Ein späterer Beleg für dieses ethnische Crossdressing (und zwar im wörtlichen Sinn) ist der Himyarenkönig Dhū al-Kalāʾ, der dem ersten islamischen Kalifen Abu Bakr einen Besuch abstattete „mit tausend Sklaven … Er trug eine Krone und die Art von gestreiften Kleidern und anderen Gewändern, die wir beschrieben haben“, das heißt, aus schwerem Goldbrokat. Dagegen war der asketische Abū Bakr in schlichtestem arabischem Stil gekleidet: „Und als der König sah, was er trug, zog er seine feinen Kleider aus und kleidete sich wie der Kalif. Eines Tages wurde er sogar auf einem der Suks in Medina mit einem Schaffell auf den Schultern gesehen.“ Wir kennen so etwas Ähnliches von bürgerlichen Revoluzzern aus dem 20. Jahrhundert, die im Mao-Anzug rumliefen. Natürlich hat diese Geschichte eine Moral: Wenn man Allah Gehorsam erweisen will, muss man in dieser Welt Bescheidenheit an den Tag legen, wie der fromme König in Vintage-Klamotten erkennt.3 Der Gehorsam gegenüber Allah war außerdem zu dieser Zeit bereits ein Aspekt des Araberwerdens.

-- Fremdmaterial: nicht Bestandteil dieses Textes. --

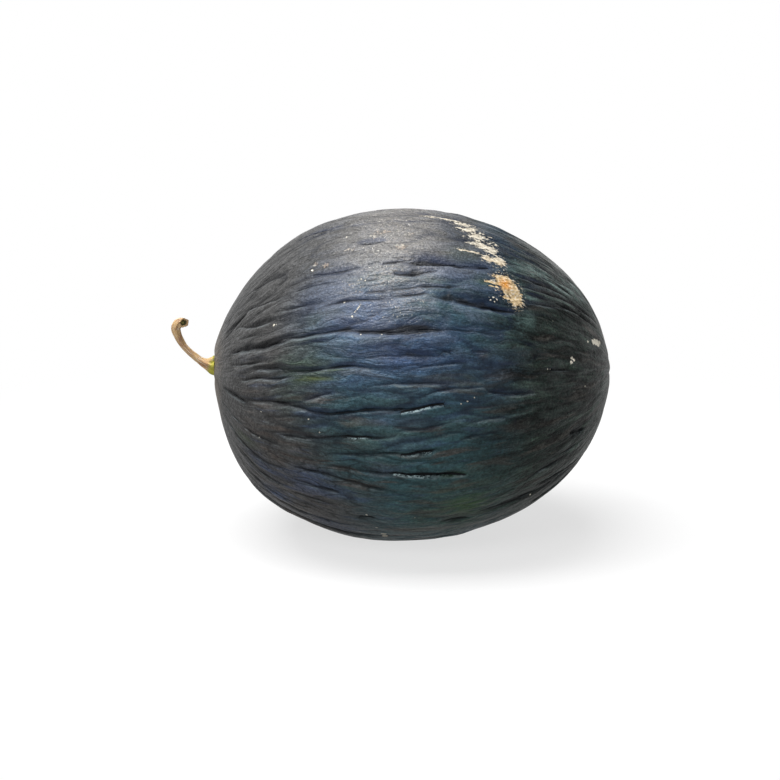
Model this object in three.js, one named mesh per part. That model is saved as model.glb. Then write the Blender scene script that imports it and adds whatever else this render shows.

Dies alles lag jedoch damals noch in ferner Zukunft. Wie genau der arabische Stil eine ganze Halbinsel einkleidete, wird sich in den nächsten Kapiteln zeigen. Anfangs waren ʿarab, wie die Geschichte von Zafār zeigt, für die Leute aus dem Süden und besonders für den Vorzeigestaat von Saba alles andere als en vogue. Sie kauten auf gerösteten Eidechsen herum und waren vom gleichen Ungeziefer befallen wie ihre krätzigen Herden. Insbesondere für die Bewohner der sesshaften, zivilisierten südlichen Königreiche waren sie insofern eher eine Zumutung und im Prinzip unsichtbar.